You should add a variant of this comment to doesOtherWork

courbet added a comment.EditedSep 1 2017, 12:52 AM

So, LGTM at this point.
Have you performance tested it while being on by default?
Usually, passes that are off by default are undergoing work, with the expectation they will be on by default at some opt level at some point.

Thanks for the review.
Unfortunately this needs to remain off by default until memcmp expansion is enabled again (see Sanjay's comment above).
In the meantime I'll run some experiments on a larger codebase :)

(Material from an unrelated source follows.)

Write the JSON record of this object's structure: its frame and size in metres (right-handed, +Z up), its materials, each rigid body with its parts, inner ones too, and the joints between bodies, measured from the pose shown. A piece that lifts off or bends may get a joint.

courbet updated this revision to Diff 113516.Sep 1 2017, 1:07 AM

Add an example for doesMoreWork()

This revision was automatically updated to reflect the committed changes.
davide edited edge metadata.Sep 1 2017, 11:25 AM
davide added a subscriber: zhendongsu.

Sorry for being a little late to the party, but life took over recently :(
I don't mind the structure of the pass as is (and I saw @dberlin approved which increases my confidence).
I see this was reverted because it breaks the bot. Clement, I suppose you plan to recommit this soon, and after that happens, maybe @zhendongsu can enable the new cl::opt and find new trophies for the fuzzers we have available? Zhendong, what do you think?

I see this was reverted because it breaks the bot. Clement, I suppose you plan to recommit this soon, and after that happens, maybe @zhendongsu can enable the new cl::opt and find new trophies for the fuzzers we have available? Zhendong, what do you think?

This was resubmitted with the missing headers. I'm currently trying to benchmark this on real-life binaries.

rsmith added a subscriber: rsmith.May 18 2018, 5:32 PM

This change causes the compiler to crash under -fno-builtin mode, presumably because it's not checking that there is a memcmp builtin library function available for use.

This change causes the compiler to crash under -fno-builtin mode, presumably because it's not checking that there is a memcmp builtin library function available for use.

I created PR37548, thanks for reporting.